A sadistic streak was revealed as our future brothers shouted, “Are you man enough to take it?”
Taking a long look at college fraternity hazing practices, the president of Cornell University, Dr. David J. Skorton, concluded his recent New York Times op-ed piece by insisting that “pledging—and the humiliation and bullying that go with it—can no longer be the price of entry.”
What prompted that diatribe was his recollection of student deaths caused by what he called “coerced drinking.” As he pointed out, “Alcohol makes it easier for members to subject recruits to physical and mental abuse without feeling remorse…” and blamed booze not only for the ritualized cruelty but also for the impaired judgment of those being hazed, their ability to resist significantly reduced.
Dr. Skorton certainly had a point, but I don’t think what he termed “high-risk drinking” is the only negative factor in collegiate hazing. Booze was never an issue when I pledged a college fraternity, decades ago. UCLA prohibited on-campus drinking; there was no looking the other way.

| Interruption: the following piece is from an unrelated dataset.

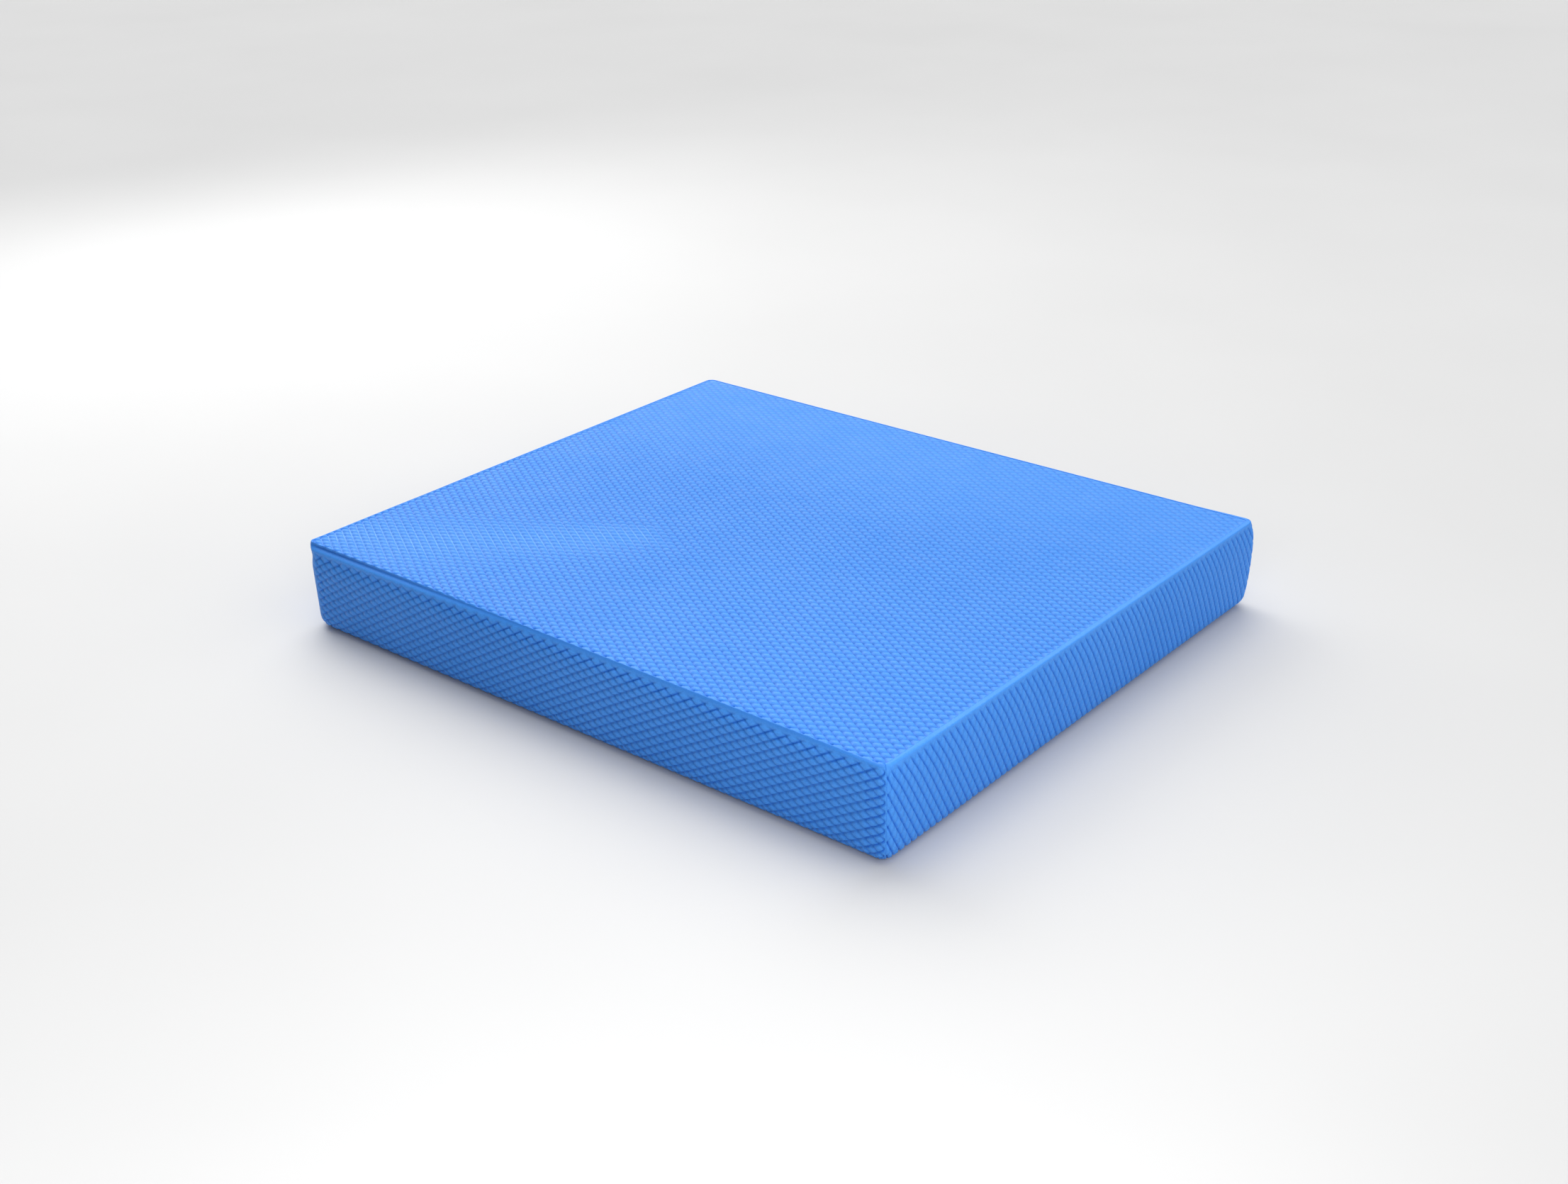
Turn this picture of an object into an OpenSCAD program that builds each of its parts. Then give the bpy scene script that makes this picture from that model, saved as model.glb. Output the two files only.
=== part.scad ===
// Balance pad: a foam core inside an embossed skin. The skin is a sheet on the top, a sheet on the
// underside, and four side strips that wrap over the rounded edges and meet at the upright corners.
// Millimetres. The origin is the middle of the underside, +X runs along the length, +Z is up.
// The front is the long side that faces -Y, and the right is the short side that faces +X.
// The embossing is finer than these solids, whose outer faces are the tops of its raised lands.

/* [Slab] */
// Length of the pad, along X
pad_l = 470; // [400:5:600]
// Width of the pad, along Y
pad_w = 400; // [300:5:500]
// Height of the pad, along Z
pad_h = 60; // [45:1:80]

/* [Rounded edges] */
// Radius of the four upright corners, seen from above
corner_r = 11; // [10:0.5:20]
// Radius of the edge around the standing face
top_edge_r = 5; // [3:0.5:9]
// Radius of the edge around the underside
base_edge_r = 9; // [3:0.5:9]

/* [Skin] */
// Thickness of the embossed skin
skin_t = 2; // [1:0.25:2.5]

/* [Hidden] */
// How far a cutting shape runs in from the sides of the slab, past every rounded edge
cut_in = 2 * corner_r;
// How far a cutting shape stands out from the faces of the slab
cut_out = 5;
round_fn = 48;
core_colour = "#8fb8ea";
face_colour = "#61a3ff";
long_side_colour = "#3f74c4";
short_side_colour = "#4a86dc";

// A rectangle centred on the origin whose four corners have radius r
module round_rectangle(x, y, r) {
    square([x - 2 * r, y], center = true);
    square([x, y - 2 * r], center = true);
    for (sx = [-1, 1], sy = [-1, 1])
        translate([sx * (x / 2 - r), sy * (y / 2 - r)]) circle(r, $fn = round_fn);
}

// Half of the slab's upright section, from its middle plane to the side at half_width, moved in by
// inset all round. The drawing's +Y is the pad's +Z
module half_section(half_width, inset) {
    side = half_width - inset;
    top = pad_h - inset;
    r_top = top_edge_r - inset;
    r_base = base_edge_r - inset;
    translate([0, base_edge_r]) square([side, pad_h - base_edge_r - top_edge_r]);
    translate([0, pad_h / 2]) square([side - r_top, top - pad_h / 2]);
    translate([0, inset]) square([side - r_base, pad_h / 2 - inset]);
    translate([side - r_top, top - r_top]) circle(r_top, $fn = round_fn);
    translate([side - r_base, inset + r_base]) circle(r_base, $fn = round_fn);
}

module section(width, inset) {
    for (half = [0, 1])
        mirror([half, 0]) half_section(width / 2, inset);
}

// Stands a drawing up and draws it out along Y, or along X when it is turned a quarter
module upright(length, turn = 0) {
    rotate([0, 0, turn]) rotate([90, 0, 0]) linear_extrude(length, center = true) children();
}

// The slab with all its faces moved in by inset
module slab(inset = 0) {
    intersection() {
        linear_extrude(pad_h) round_rectangle(pad_l - 2 * inset, pad_w - 2 * inset, corner_r - inset);
        upright(pad_w) section(pad_l, inset);
        upright(pad_l, 90) section(pad_w, inset);
    }
}

// The outline of the flat face that a rounded edge of radius edge_r leaves, drawn out upwards
module face_column(edge_r, height) {
    linear_extrude(height) round_rectangle(pad_l - 2 * edge_r, pad_w - 2 * edge_r, corner_r - edge_r);
}

// A wedge seen from above that holds one side of length along, between the 45 degree planes
// through its two upright corners. The side is at depth from the middle, facing -Y, then is turned
module side_wedge(along, depth, turn) {
    rotate([0, 0, turn]) translate([0, -depth, -cut_out]) linear_extrude(pad_h + 2 * cut_out)
        polygon([
            [-along / 2 - cut_out, -cut_out],
            [along / 2 + cut_out, -cut_out],
            [along / 2 - cut_in, cut_in],
            [cut_in - along / 2, cut_in],
        ]);
}

// The skin of one side, from the edge of the top sheet round to the edge of the base sheet
module side_skin(along, depth, turn) {
    intersection() {
        difference() {
            slab();
            slab(skin_t);
            translate([0, 0, pad_h / 2]) face_column(top_edge_r, pad_h);
            translate([0, 0, -pad_h / 2]) face_column(base_edge_r, pad_h);
        }
        side_wedge(along, depth, turn);
    }
}

module foam_core() {
    color(core_colour) slab(skin_t);
}

module top_skin() {
    color(face_colour) translate([0, 0, pad_h - skin_t]) face_column(top_edge_r, skin_t);
}

module base_skin() {
    color(face_colour) face_column(base_edge_r, skin_t);
}

module front_skin() {
    color(long_side_colour) side_skin(pad_l, pad_w / 2, 0);
}

module back_skin() {
    color(long_side_colour) side_skin(pad_l, pad_w / 2, 180);
}

module left_skin() {
    color(short_side_colour) side_skin(pad_w, pad_l / 2, -90);
}

module right_skin() {
    color(short_side_colour) side_skin(pad_w, pad_l / 2, 90);
}

foam_core();
top_skin();
base_skin();
front_skin();
back_skin();
left_skin();
right_skin();
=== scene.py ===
"""A foam balance pad: an embossed skin of six pieces round a closed-cell foam core.

Metres, in the CAD frame: +X along the length, +Z up, the origin in the middle of the underside.
Each skin piece is cut from one flat diamond lattice, then laid on the slab, so that the grooves and
raised lands are real relief and run on from the top over its edges and down the sides.
"""

import math

import bmesh
import bpy
import numpy as np
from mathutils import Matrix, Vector
from mathutils.geometry import delaunay_2d_cdt


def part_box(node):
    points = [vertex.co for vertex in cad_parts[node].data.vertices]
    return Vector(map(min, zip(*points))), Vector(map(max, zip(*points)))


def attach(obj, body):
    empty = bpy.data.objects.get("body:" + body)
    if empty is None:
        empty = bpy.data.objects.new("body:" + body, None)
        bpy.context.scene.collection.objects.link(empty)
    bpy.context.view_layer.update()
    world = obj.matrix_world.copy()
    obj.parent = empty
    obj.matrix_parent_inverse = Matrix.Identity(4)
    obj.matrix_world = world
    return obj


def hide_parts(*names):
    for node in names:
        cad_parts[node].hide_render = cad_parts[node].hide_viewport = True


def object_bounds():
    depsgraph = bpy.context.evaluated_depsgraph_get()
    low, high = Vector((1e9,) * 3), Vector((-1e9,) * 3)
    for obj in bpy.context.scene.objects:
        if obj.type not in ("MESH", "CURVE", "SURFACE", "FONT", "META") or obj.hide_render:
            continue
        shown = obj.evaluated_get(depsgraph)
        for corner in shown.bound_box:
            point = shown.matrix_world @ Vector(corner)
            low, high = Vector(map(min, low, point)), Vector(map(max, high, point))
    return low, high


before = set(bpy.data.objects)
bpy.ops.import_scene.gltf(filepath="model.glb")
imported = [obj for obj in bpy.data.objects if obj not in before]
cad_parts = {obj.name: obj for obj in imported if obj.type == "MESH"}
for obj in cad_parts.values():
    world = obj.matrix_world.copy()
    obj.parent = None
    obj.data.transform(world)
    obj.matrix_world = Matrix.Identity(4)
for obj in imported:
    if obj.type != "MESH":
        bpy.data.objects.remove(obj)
CAD_LOW, CAD_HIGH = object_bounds()

MM = 0.001

# The slab, from the frame
HALF_LENGTH = CAD_HIGH.x
HALF_WIDTH = CAD_HIGH.y
HEIGHT = CAD_HIGH.z
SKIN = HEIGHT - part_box("top_skin")[0].z
TOP_EDGE_R = HALF_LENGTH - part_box("top_skin")[1].x
BASE_EDGE_R = HALF_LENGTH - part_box("base_skin")[1].x

# Each side, by its outward direction in plan: half its length, and how far out it stands
SIDES = {
    (0, -1): (HALF_LENGTH, HALF_WIDTH),
    (1, 0): (HALF_WIDTH, HALF_LENGTH),
    (0, 1): (HALF_LENGTH, HALF_WIDTH),
    (-1, 0): (HALF_WIDTH, HALF_LENGTH),
}

# Soft shape that the foam has and the CAD solids leave out
TAPER = 1.9 * MM  # how far each side leans in at the base
SHEET_CORNER_R = 3.5 * MM  # plan radius of the top sheet's corners
LIP_DEPTH = 12 * MM  # an upright corner reaches its own radius this far down the strip
# Plan radius of each upright corner high up and at the base
CORNER_R = {
    (-1, -1): (17 * MM, 17 * MM),
    (1, -1): (5.5 * MM, 12.5 * MM),
    (1, 1): (5.5 * MM, 15.5 * MM),
    (-1, 1): (9 * MM, 12.5 * MM),
}
SIDE_SAG = 0.0012  # share by which a side wanders in along its length
TOP_SAG = 0.006  # share by which the height wanders
WAVE_LENGTH = 0.37
SIDE_PHASES = (1.0, 2.2)  # of the waves along the sides, in radians
TOP_WAVES = ((0.7, 0.6), (0.8, 2.0))  # (turns per wave length, phase) along X and along Y
CORNER_POWER = 4  # an upright corner changes its radius mostly low down

# The top edge: a level rim, a crease, then a brow that turns down to the side.
# Each brow is (rim width, face angle below the crease).
CUT_BROW = (0, math.radians(60))  # at the front left corner, below the bare edge of the top sheet
SOFT_BROW = (0.6 * MM, math.radians(62))
CRISP_BROW = (2.4 * MM, math.radians(79))
RIM_SLOPE = math.radians(3)  # the rim falls outwards this much
BROW_STEPS = 400
CREASE = 1.0 * MM
TOP_ARC = 20 * MM  # length along the strip in which every kind of top edge has turned upright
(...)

But that didn’t halt or temper the humiliation one had to submit to when pledging a Greek-letter group. I remember enduring a full semester of insults and put-downs that reached their climax with “Hell Week,” a Sunday-to-Saturday test of endurance and of what was called “fraternity spirit.”
My pledge class was small; we were easy prey. For seven days and nights we lived and dined like lower beasts, worked round-the-clock doing tedious and demeaning chores, then were kept up half the night by organized harassment. This was supposed to test our will, I guess, prove our worthiness, demonstrate our fierce desire to become fully accepted brothers.
What it did, actually, was put on display the sadistic streak that most of our future brothers normally concealed. It wasn’t enough that we were called “pieces of shit” routinely in the wee hours of the morning or were urged to slap each other’s faces—hard—to delight whoever was watching. We were finally pressed to become low-order exhibitionists.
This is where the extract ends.